The comment made Regan’s perpetual blush grew deeper. Smitten at the sight of her lover’s rosy cheeks, Mel leaned over to plant a chaste kiss on one of them.
“I’m warning you now,” Claire said, her voice low and conspiratorial, “Ethan is a shameless flirt, though essentially harmless. I say this because I guarantee that he’ll be trying to charm one or both of you all night long.”
“Yeah, he’ll be thrilled that we managed to find two beautiful women in the middle of the woods.” Jay turned to walk backward in front of them for a moment, and threw Regan a wink.
Mel gave her a wry grin. “Glad to be of service.”
They approached an immaculately assembled campsite in a small clearing. The day’s dying light cast shadows over the three tents arranged in a semi-circle around an already b
lazing campfire. An attractive brown-haired woman sat on a canvas travel chair basking in its glow.
“Ethan was ready to send out the dogs,” she called out and stood up as they approached, looking both Mel and Regan over with appraising eyes. “I think he’ll forgive you when he sees our visitors, though.” She offered her hand to Regan. “I’m Gina.”
After the introductions, Mel said, “Claire and Jay found us having a little trouble with our tent—”
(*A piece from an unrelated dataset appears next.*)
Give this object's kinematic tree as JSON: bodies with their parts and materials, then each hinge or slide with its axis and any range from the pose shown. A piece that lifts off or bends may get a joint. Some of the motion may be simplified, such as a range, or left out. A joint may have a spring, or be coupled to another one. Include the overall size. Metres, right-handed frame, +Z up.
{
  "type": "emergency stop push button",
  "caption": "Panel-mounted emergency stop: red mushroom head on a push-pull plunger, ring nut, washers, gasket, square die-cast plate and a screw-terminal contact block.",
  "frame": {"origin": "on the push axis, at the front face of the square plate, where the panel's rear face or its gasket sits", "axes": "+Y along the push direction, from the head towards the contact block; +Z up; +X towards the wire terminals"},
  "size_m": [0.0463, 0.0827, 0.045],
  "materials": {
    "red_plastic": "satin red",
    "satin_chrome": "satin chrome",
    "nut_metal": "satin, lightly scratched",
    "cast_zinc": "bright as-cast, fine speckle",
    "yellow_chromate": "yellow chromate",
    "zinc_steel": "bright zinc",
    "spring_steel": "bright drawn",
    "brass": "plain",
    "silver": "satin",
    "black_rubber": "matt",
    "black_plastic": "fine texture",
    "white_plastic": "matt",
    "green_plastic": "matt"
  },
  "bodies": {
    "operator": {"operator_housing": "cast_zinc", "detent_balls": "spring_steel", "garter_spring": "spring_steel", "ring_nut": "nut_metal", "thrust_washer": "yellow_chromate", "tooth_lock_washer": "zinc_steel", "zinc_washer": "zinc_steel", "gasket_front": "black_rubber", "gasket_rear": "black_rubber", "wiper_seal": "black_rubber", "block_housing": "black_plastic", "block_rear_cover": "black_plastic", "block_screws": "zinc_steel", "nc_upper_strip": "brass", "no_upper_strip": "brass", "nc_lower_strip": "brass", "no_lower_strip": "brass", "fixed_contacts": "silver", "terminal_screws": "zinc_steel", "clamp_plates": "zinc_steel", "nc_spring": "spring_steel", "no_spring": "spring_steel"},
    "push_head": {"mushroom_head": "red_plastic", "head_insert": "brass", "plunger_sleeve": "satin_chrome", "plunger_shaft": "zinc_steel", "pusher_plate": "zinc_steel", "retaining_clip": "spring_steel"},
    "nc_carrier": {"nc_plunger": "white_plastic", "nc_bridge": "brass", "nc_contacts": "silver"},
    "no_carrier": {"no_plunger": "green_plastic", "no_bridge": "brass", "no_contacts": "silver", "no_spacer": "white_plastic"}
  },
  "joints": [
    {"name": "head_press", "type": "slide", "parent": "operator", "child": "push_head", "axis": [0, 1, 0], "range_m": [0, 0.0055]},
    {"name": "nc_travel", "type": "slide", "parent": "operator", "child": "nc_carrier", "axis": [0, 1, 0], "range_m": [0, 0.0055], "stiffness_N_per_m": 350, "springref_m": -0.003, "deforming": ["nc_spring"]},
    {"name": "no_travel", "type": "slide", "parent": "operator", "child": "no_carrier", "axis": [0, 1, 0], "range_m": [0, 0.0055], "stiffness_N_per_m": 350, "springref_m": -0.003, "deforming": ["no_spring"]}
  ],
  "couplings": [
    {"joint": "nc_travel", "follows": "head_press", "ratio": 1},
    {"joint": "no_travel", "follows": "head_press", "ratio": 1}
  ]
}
“And a little fun with each other,” Jay quipped.
“God, enough already.” Claire poked Jay in the side. “Anyway, we asked them to hang out with us for a while.”
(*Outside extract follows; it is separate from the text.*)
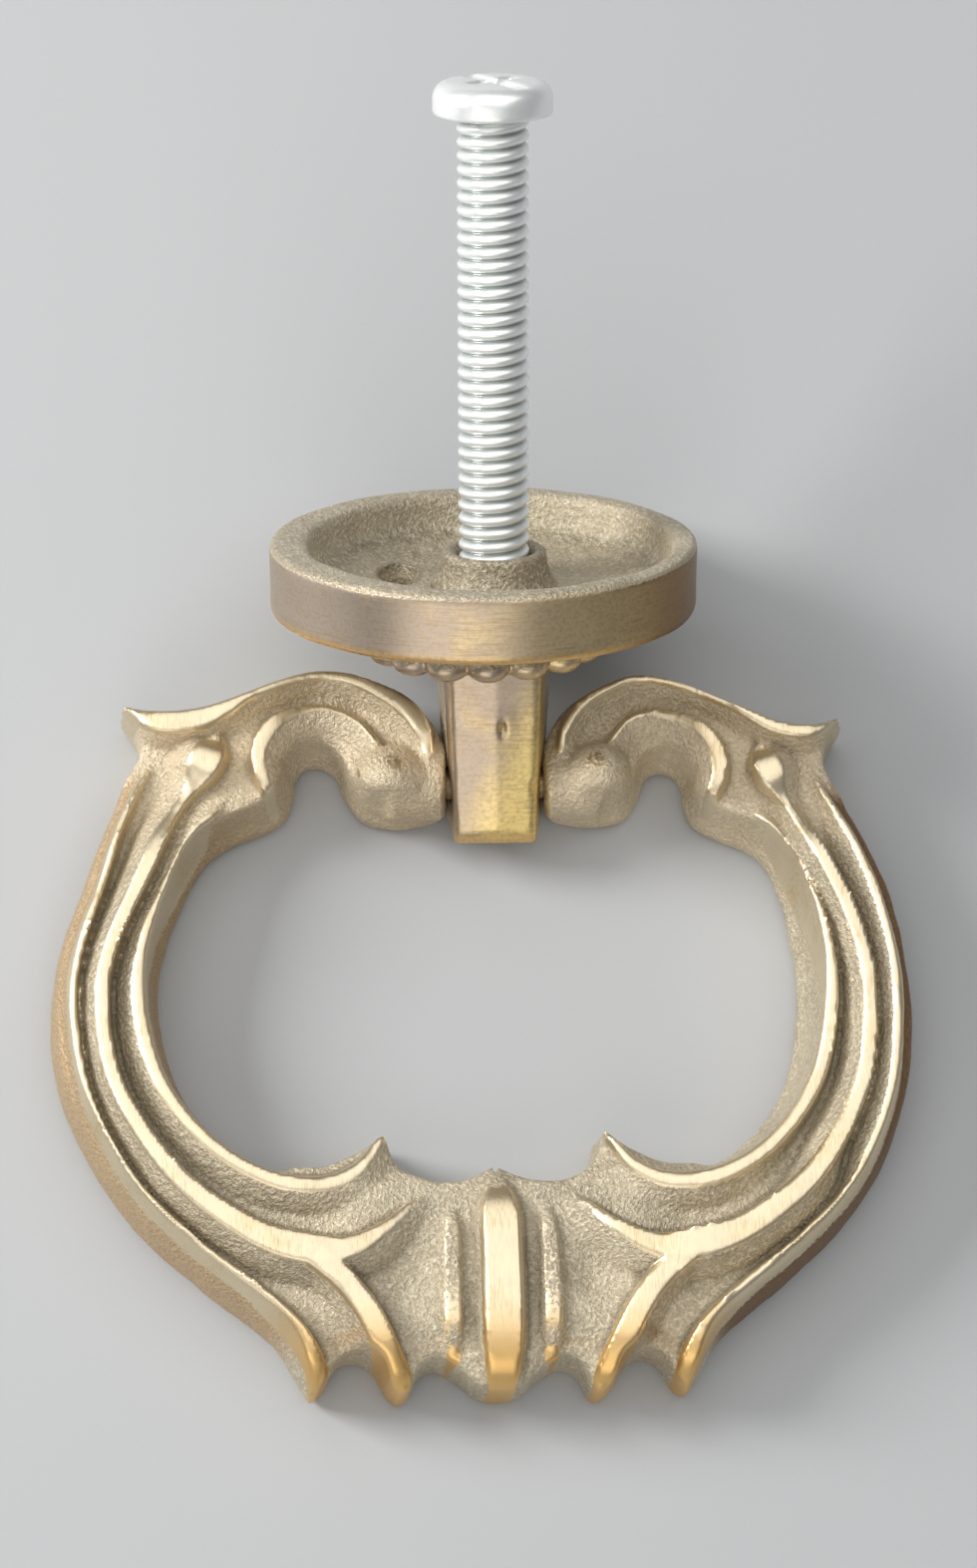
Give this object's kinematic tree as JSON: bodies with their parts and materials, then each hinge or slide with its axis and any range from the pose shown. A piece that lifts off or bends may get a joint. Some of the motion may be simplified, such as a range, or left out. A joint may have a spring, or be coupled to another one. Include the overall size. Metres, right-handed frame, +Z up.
{
  "type": "door knocker",
  "caption": "Small cast brass door knocker: a scrolled swinging bail on a tapered post, with a hollow-backed round rosette and a through-door machine screw.",
  "frame": {"origin": "under the middle of the knocker's box, on the surface that it lies on", "axes": "+X to the right across the bail, +Y from the bail's foot towards the rosette and screw head, +Z up from the surface. The bail lies flat on its back and the screw axis rises 35.5 degrees towards +Y"},
  "size_m": [0.0504, 0.073, 0.0305],
  "materials": {
    "rosette_brass": "aged cast brass, brushed round its side and sandy in the hollow back",
    "post_brass": "aged brass, filed along its faces",
    "pin_brass": "turned brass",
    "bail_brass": "sand-cast brass with a grey-olive patina in the grooves and file-polished ridges",
    "zinc_plate": "bright zinc plating"
  },
  "bodies": {
    "fitting": {"rosette": "rosette_brass", "post": "post_brass", "pivot_pin": "pin_brass"},
    "bail": {"bail": "bail_brass"},
    "screw": {"mounting_screw": "zinc_plate"}
  },
  "joints": [
    {"name": "bail_swing", "type": "hinge", "parent": "fitting", "child": "bail", "pos_m": [0, 0.0006, 0.0037], "axis": [-1, 0, 0], "range_deg": [-143.5, 73.5]},
    {"name": "screw_travel", "type": "slide", "parent": "fitting", "child": "screw", "axis": [0, 0.8141, 0.5807], "range_m": [-0.003, 0.005]}
  ]
}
“Cool,” Gina said. “The more, the merrier.”
A baseball cap-covered head poked out of the red tent furthest from where they stood. The owner flashed them a sunny smile and swaggered over. He wore a wide, flirtatious grin that was immediately trained on Regan. It wasn’t until he strode up to her and offered his hand that Mel noticed the transgender symbol emblazoned in white on his ball cap. He was attractive, and his confident blue eyes shone with that knowledge.
“I’m Ethan,” he said, and brought Regan’s small hand to his lips for a gentle kiss. “Please don’t believe anything these ladies have been telling you about me.”
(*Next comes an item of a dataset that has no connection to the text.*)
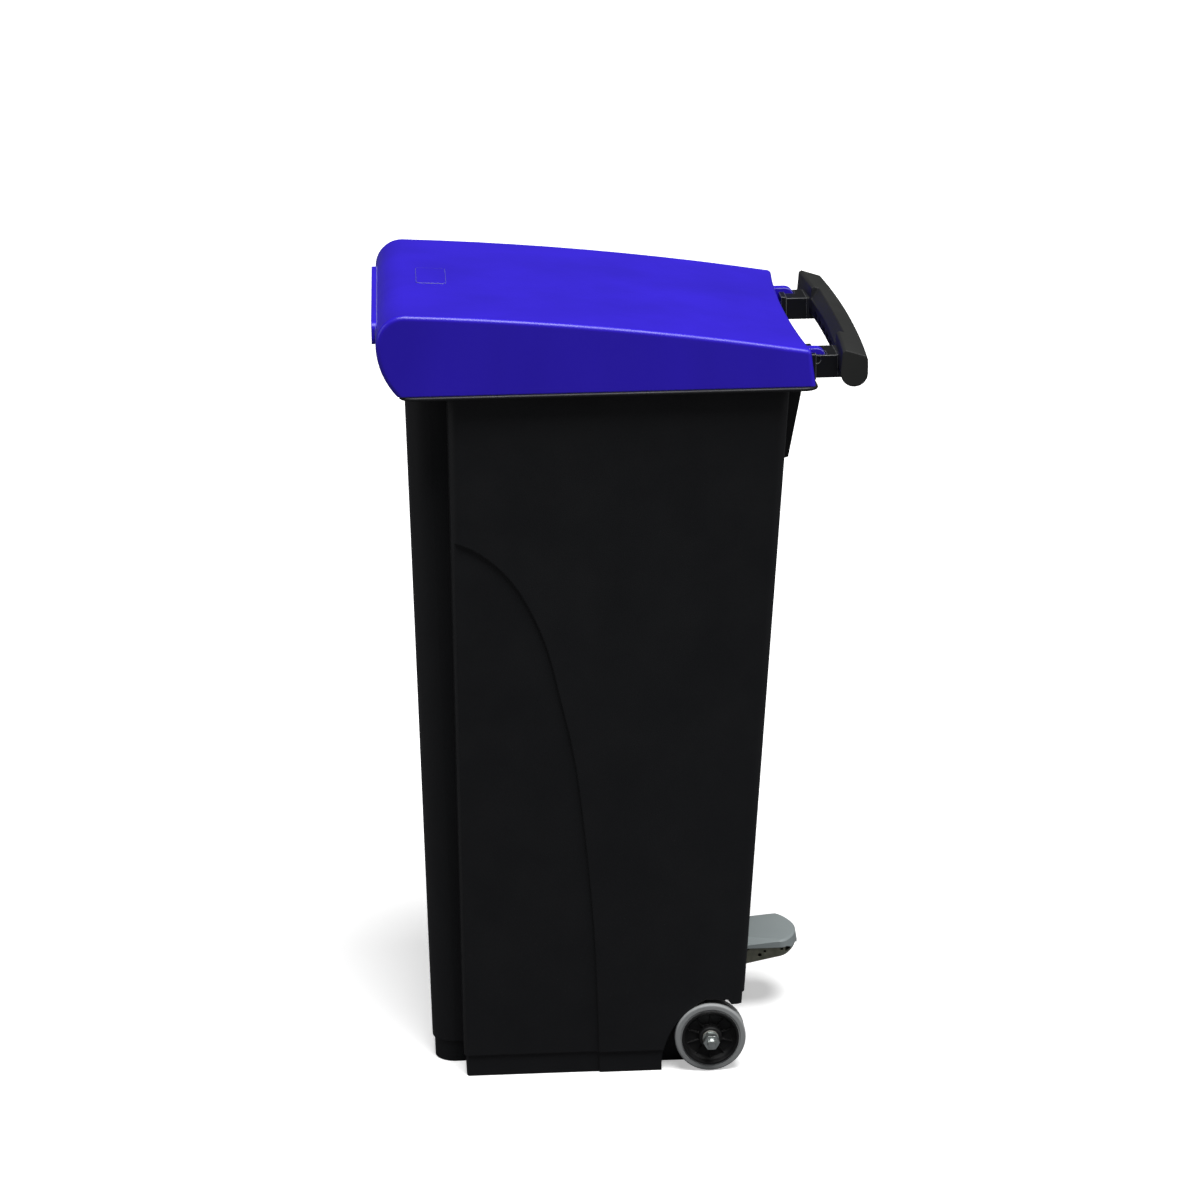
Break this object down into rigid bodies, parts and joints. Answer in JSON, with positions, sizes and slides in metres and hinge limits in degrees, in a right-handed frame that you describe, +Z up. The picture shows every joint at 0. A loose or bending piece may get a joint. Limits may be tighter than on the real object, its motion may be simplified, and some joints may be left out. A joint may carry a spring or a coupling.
{
  "type": "wheelie bin",
  "caption": "Two-wheeled pedal bin with a hinged lid, bar handle at the rear, rear pedal and push rod that lifts the lid, and a styled side panel.",
  "frame": {"origin": "on the ground, under the middle of the bin's overall box", "axes": "+Z up, -Y the front with the lid's lip, +Y the rear with handle, wheels and pedal, X along the axle"},
  "size_m": [0.4376, 0.532, 0.88],
  "materials": {
    "body_black": "satin moulded, fine grain",
    "lid_blue": "satin moulded, saturated blue",
    "grip_black": "matt, fine grain",
    "zinc_steel": "bright zinc plated",
    "olive_steel": "passivated zinc, dull olive",
    "pedal_grey": "satin moulded light grey",
    "tyre_grey": "smooth grey rubber",
    "hub_black": "satin black",
    "bush_nylon": "natural nylon",
    "buffer_rubber": "soft black rubber"
  },
  "bodies": {
    "bin": {"body_shell": "body_black", "handle_grip": "grip_black", "grip_screws": "zinc_steel", "lid_buffers": "buffer_rubber", "axle": "zinc_steel", "axle_spacers": "bush_nylon", "axle_washers": "zinc_steel", "axle_nut_left": "zinc_steel", "axle_nut_right": "zinc_steel", "pedal_bracket": "zinc_steel", "bracket_screws": "zinc_steel", "pedal_shaft": "zinc_steel", "shaft_rings": "zinc_steel", "rod_guide_lower": "hub_black", "rod_guide_upper": "hub_black", "guide_screws": "zinc_steel", "hinge_pin_left": "hub_black", "hinge_pin_right": "hub_black"},
    "lid": {"lid_shell": "lid_blue", "lid_pad": "lid_blue", "strike_plate": "zinc_steel"},
    "pedal": {"pedal_lever": "olive_steel", "pedal_cover": "pedal_grey", "cover_screws": "zinc_steel"},
    "push_rod_body": {"push_rod": "zinc_steel", "rod_cap": "hub_black", "rod_pin_rings": "zinc_steel"},
    "wheel_left": {"tyre_left": "tyre_grey", "wheel_hub_left": "hub_black", "hub_bush_left": "bush_nylon"},
    "wheel_right": {"tyre_right": "tyre_grey", "wheel_hub_right": "hub_black", "hub_bush_right": "bush_nylon"}
  },
  "joints": [
    {"name": "lid_hinge", "type": "hinge", "parent": "bin", "child": "lid", "pos_m": [0, 0.2096, 0.812], "axis": [-1, 0, 0], "range_deg": [0, 88]},
    {"name": "pedal_pivot", "type": "hinge", "parent": "bin", "child": "pedal", "pos_m": [0, 0.128, 0.069], "axis": [-1, 0, 0], "range_deg": [0, 36.2]},
    {"name": "rod_slide", "type": "slide", "parent": "bin", "child": "push_rod_body", "axis": [0, 0.1453, 0.9894], "range_m": [0, 0.0292]},
    {"name": "wheel_spin_left", "type": "hinge", "parent": "bin", "child": "wheel_left", "pos_m": [-0.1888, 0.09, 0.04], "axis": [1, 0, 0], "continuous": true},
    {"name": "wheel_spin_right", "type": "hinge", "parent": "bin", "child": "wheel_right", "pos_m": [0.1888, 0.09, 0.04], "axis": [1, 0, 0], "continuous": true}
  ],
  "couplings": [
    {"joint": "pedal_pivot", "follows": "lid_hinge", "ratio": 0.40907},
    {"joint": "rod_slide", "follows": "lid_hinge", "m_per_rad": 0.018871}
  ]
}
“And if they told us you’re charming?” Regan found her voice.
“Then they’re absolutely correct and I thank them for the accurate portrayal.” He turned to take Mel’s hand and gave her a wide smile when she shook his firmly, denying him the chance to repeat his chivalrous gesture.
“I’m Mel and she’s Regan,” she said. “And for the record, they told us you would try to be charming.”
“So how am I doing?” He gave Regan a cocky grin.
“Don’t give up,” Mel advised him, hugging her blushing lover. “The night is still young.”
Gina reached out and dragged him over to stand by her. “Come on, Ethan. Give the poor girl a break.”
Ethan slid an arm around Gina’s waist. “So, uh…do you guys smoke?” He waggled his eyebrows and flashed white teeth.